The U.S. Environmental Protection Agency (EPA) Brownfields program has helped hundreds of communities clean up and redevelop vacant and contaminated land known as brownfields. The program has not been an official part of the federal budget for several years, however. Last week the Senate Committee on Environment and Public Works (EPW) voted to change that.

On May 18, the EPW Committee approved the Brownfields Utilization, Investment, and Local Development Act of 2015 (BUILD Act), which would reauthorize the EPA Brownfields program through 2018. Senator Jim Inhofe and Senator Edward Markey introduced the Act on June 2, 2015. Last week the bill passed on voice vote without amendment.

In addition to making the Brownfields program an official part of the federal budget, the bill also makes several overdue improvements to the program, including:

  • Expands eligibility for nonprofit organizations, limited liability corporations, limited partnerships, and qualified community development entities.
  • Authorizes up to $7,500 for technical assistance grants to eligible entities in small communities, Indian tribes, rural areas, and disadvantaged areas.
  • Increases funding limits for remediation grants to $500,000 for each site, with some exceptions for higher funding, and authorizes multipurpose grants up to $950,000, which provide greater certainty for long-term project financing.
  • Allows certain government entities that do not qualify as a bona fide prospective purchaser to be eligible to receive grants so long as the government entity did not cause or contribute to a release or threatened release of a hazardous substance at the property.
  • Allows eligible entities to use up to eight percent of their Brownfields grant funding for administrative costs.
  • Directs EPA in providing grants to give consideration to brownfield sites located adjacent to federally designated floodplains.
  • Requires EPA to establish a program to provide grants of up to $500,000 to eligible entities and to capitalize a revolving loan fund to locate clean energy projects at Brownfields sites, and
  • Reauthorizes the Brownfield program at the same authorized funding level ($250 million per year) through fiscal year 2018.
  • Increases funding eligibility for governmental entities that did not cause or contribute to the contamination.

The Brownfields program is already helping communities across the country overcome the challenges associated with brownfields.

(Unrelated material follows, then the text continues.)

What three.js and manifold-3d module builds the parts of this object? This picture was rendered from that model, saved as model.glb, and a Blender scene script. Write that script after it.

If passed, the BUILD Act would help even more communities transform contaminated land back into productive community assets.

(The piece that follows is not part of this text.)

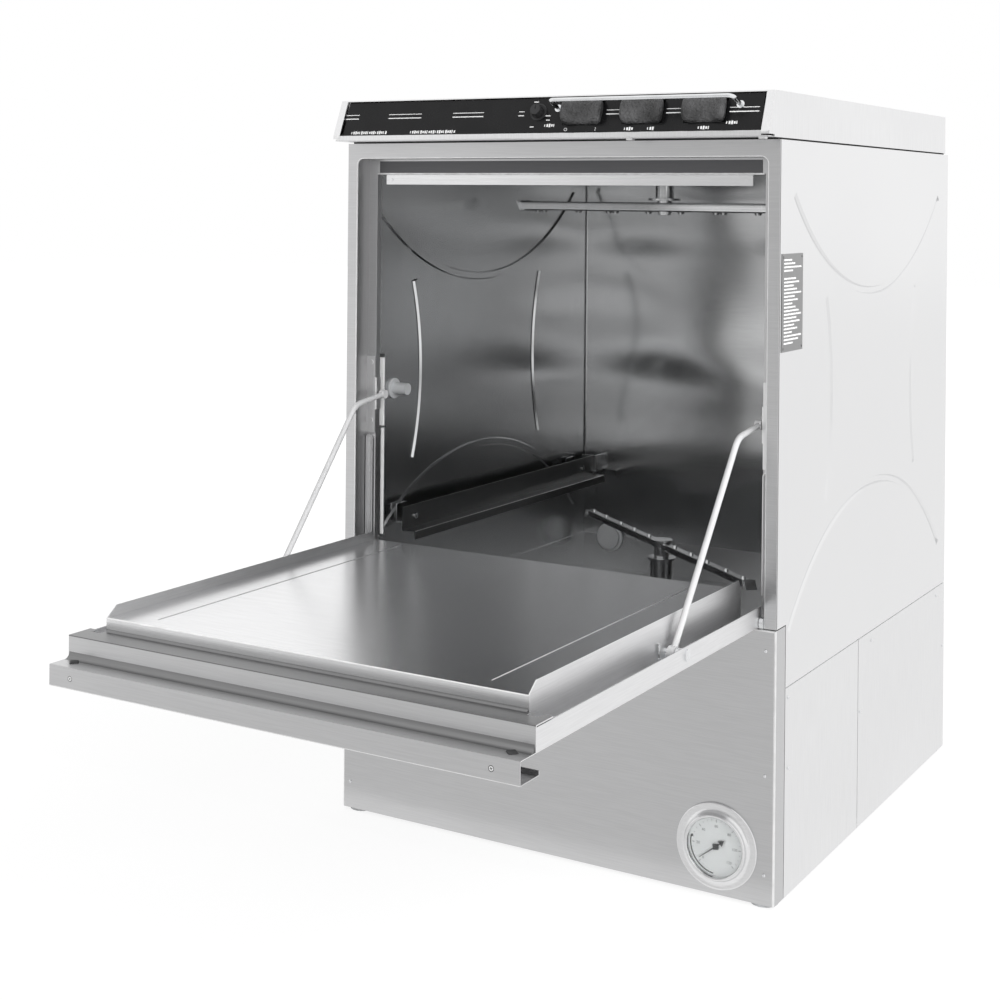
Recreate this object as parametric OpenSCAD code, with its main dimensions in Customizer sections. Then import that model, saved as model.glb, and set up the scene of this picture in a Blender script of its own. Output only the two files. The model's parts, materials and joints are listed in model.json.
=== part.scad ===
// Undercounter glass washer with a drop-down door, drawn with the door open.
// Origin on the floor at the centre of the space that it takes with the door open.
// X runs to the right, Y to the back and Z up.

/* [Body] */
// Width over the side walls
body_w = 600; // [570:1:640]
// Depth from the front frame to the back wall
body_d = 668; // [640:1:700]
// Height of the tub and frame below the top cover
body_h = 872; // [860:1:900]
// Thickness of the body sheets
sheet_t = 1.5; // [1.2:0.1:2]
// Gap between the floor and the lower edge of the panels
floor_gap = 4; // [3:1:8]
// Height of the upper edge of the lower front panel
sill_z = 316; // [306:1:318]
// Height of the seam between the tub walls and the lower side panels
seam_z = 245; // [235:1:255]
// Width of the seams between the panels
seam_gap = 1.2; // [0.8:0.1:2]
// Depth of the front panel's folded sides
front_return = 29; // [24:1:34]
// Distance from the front to the seam between the lower side panels
side_split_y = 284; // [240:1:340]

/* [Tub] */
// Height of the tub floor
tub_floor_z = 200; // [195:1:210]
// Depth of the sump well below the tub floor
sump_depth = 55; // [45:1:58]
// Radius of the sump well
sump_r = 75; // [65:1:80]
// Distance of the sump well to the left of the wash arm axis
sump_offset = 102; // [98:1:106]
// Radius of the pressed stiffening arcs in the side walls
bead_r = 400; // [380:1:420]
// Depth of the stiffening beads
bead_h = 3; // [2:0.5:3.5]
// Width of the stiffening beads
bead_w = 12; // [10:0.5:14]
// Distance from the top of the tub down to the upper stiffening arc
bead_top_drop = 184; // [170:1:200]
// Highest point of the lower stiffening arc
bead_low_z = 440; // [425:1:450]
// Distance of the upright arcs from the middle of the side wall
bead_side = 158; // [150:1:170]

/* [Front frame] */
// Width of the frame's face at each side
stile_w = 15; // [13:1:17]
// Height of the frame's face above the door
rail_h = 20; // [14:1:24]
// Depth of the recess that the door closes into
recess_d = 27; // [26:1:32]
// Width of the recess face beside the opening
recess_w = 13; // [11:1:14]
// Distance from the top of the frame down to the splash strip's lower edge
splash_drop = 53; // [50:1:58]
// Height of the splash strip's visible lip
splash_h = 13; // [10:1:15]

/* [Door] */
// Gap between the outer skin and the frame's face at each side
door_gap = 5; // [4:0.5:8]
// Distance from the hinge axis to the skin's outer end
door_l = 516; // [500:1:518]
// Height of the hinge axis
hinge_z = 323; // [322:1:326]
// Distance of the hinge axis behind the front face
hinge_y = 2; // [1.5:0.5:4]
// Radius of the hinge pins
hinge_r = 4; // [3:0.5:4.5]
// Running clearance around pins and shafts
fit = 0.05; // [0.02:0.01:0.1]
// Thickness of the door sheets
door_t = 1.2; // [1:0.1:1.5]
// Depth of the skin's outer face below the hinge axis
skin_drop = 5; // [5:0.5:6]
// Height of the skin's rims
skin_rim = 23; // [20:1:24]
// Distance from the skin's side to the inner liner's side flange
liner_inset = 24; // [23:0.5:28]
// Distance from the skin's outer end to the liner's end wall
liner_set = 30; // [29:1:36]
// Height of the liner's plate above the hinge axis
liner_z = 35; // [32:1:38]
// Height of the liner's side flanges above its plate
flange_h = 11; // [8:1:13]
// Reach of the handle beyond the skin's end
handle_reach = 27; // [22:1:27]
// Height of the handle's front face
handle_h = 21; // [18:1:22]
// Depth of the handle's folded finger edge
handle_fold = 34; // [28:1:38]

/* [Door rods] */
// Radius of each support rod
rod_r = 3.5; // [3:0.5:3.5]
// Distance from the skin's side to each rod
rod_inset = 16; // [15:0.5:16.5]
// Distance from the hinge axis to the rod pivot along the door
rod_pivot_l = 200; // [190:1:205]
// Height of the rod pivot above the hinge axis
rod_pivot_z = 9; // [8:0.5:11]
// Height of the rod's upper end with the door open
rod_top_z = 543; // [530:1:550]
// Distance of the rod's upper end behind the front face
rod_top_y = 33; // [31:1:36]
// Radius of the bend near the rod's upper end
rod_bend = 30; // [20:1:40]

/* [Top and console] */
// Gap between the tub and the top cover
cover_gap = 2; // [1.5:0.5:3]
// Height of the top cover
cover_h = 53; // [50:1:60]
// Rearward overhang of the top cover
cover_back = 7; // [4:1:10]
// Radius of the cover's rear corners
cover_round = 25; // [18:1:30]
// Radius along the cover's rear top edge
cover_edge = 14; // [8:1:18]
// Forward reach of the console's lower lip
console_reach = 34; // [30:1:40]
// Height of the console's lower lip
lip_h = 7; // [6:1:10]
// Backward lean of the control fascia
fascia_tilt = 20; // [16:1:24]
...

Similar action is taking place in the House of Representatives. In April, the House Subcommittee on Environment and the Economy held a hearing about the Brownfields program, including what about it currently works well and what could be improved.

With at least one brownfield site in nearly every Congressional district and bipartisan agreement that this is a program worth investing in, it’s exciting to momentum building in both chambers of Congress to reauthorize the Brownfields program. The BUILD Act is strong step toward helping more communities clean up and revitalize contaminated land, and create great places that everyone can enjoy.